YOUR OBJECTIVE » Repeat the material in full. Keep every line exactly as it is.

PROVIDED MATERIAL »
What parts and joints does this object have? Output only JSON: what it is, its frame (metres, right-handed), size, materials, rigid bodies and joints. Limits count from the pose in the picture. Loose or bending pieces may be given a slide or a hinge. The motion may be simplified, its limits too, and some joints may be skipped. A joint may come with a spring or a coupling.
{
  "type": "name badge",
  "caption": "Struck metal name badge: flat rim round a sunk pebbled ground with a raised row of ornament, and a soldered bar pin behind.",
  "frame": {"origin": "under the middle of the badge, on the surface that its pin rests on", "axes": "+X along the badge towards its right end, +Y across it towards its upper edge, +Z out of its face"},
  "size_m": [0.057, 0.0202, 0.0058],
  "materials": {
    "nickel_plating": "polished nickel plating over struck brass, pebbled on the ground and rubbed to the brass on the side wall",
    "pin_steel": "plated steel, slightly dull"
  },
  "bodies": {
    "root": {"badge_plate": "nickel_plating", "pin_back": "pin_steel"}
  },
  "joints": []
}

PROBLEM SOLUTION »
What parts and joints does this object have? Output only JSON: what it is, its frame (metres, right-handed), size, materials, rigid bodies and joints. Limits count from the pose in the picture. Loose or bending pieces may be given a slide or a hinge. The motion may be simplified, its limits too, and some joints may be skipped. A joint may come with a spring or a coupling.
{
  "type": "name badge",
  "caption": "Struck metal name badge: flat rim round a sunk pebbled ground with a raised row of ornament, and a soldered bar pin behind.",
  "frame": {"origin": "under the middle of the badge, on the surface that its pin rests on", "axes": "+X along the badge towards its right end, +Y across it towards its upper edge, +Z out of its face"},
  "size_m": [0.057, 0.0202, 0.0058],
  "materials": {
    "nickel_plating": "polished nickel plating over struck brass, pebbled on the ground and rubbed to the brass on the side wall",
    "pin_steel": "plated steel, slightly dull"
  },
  "bodies": {
    "root": {"badge_plate": "nickel_plating", "pin_back": "pin_steel"}
  },
  "joints": []
}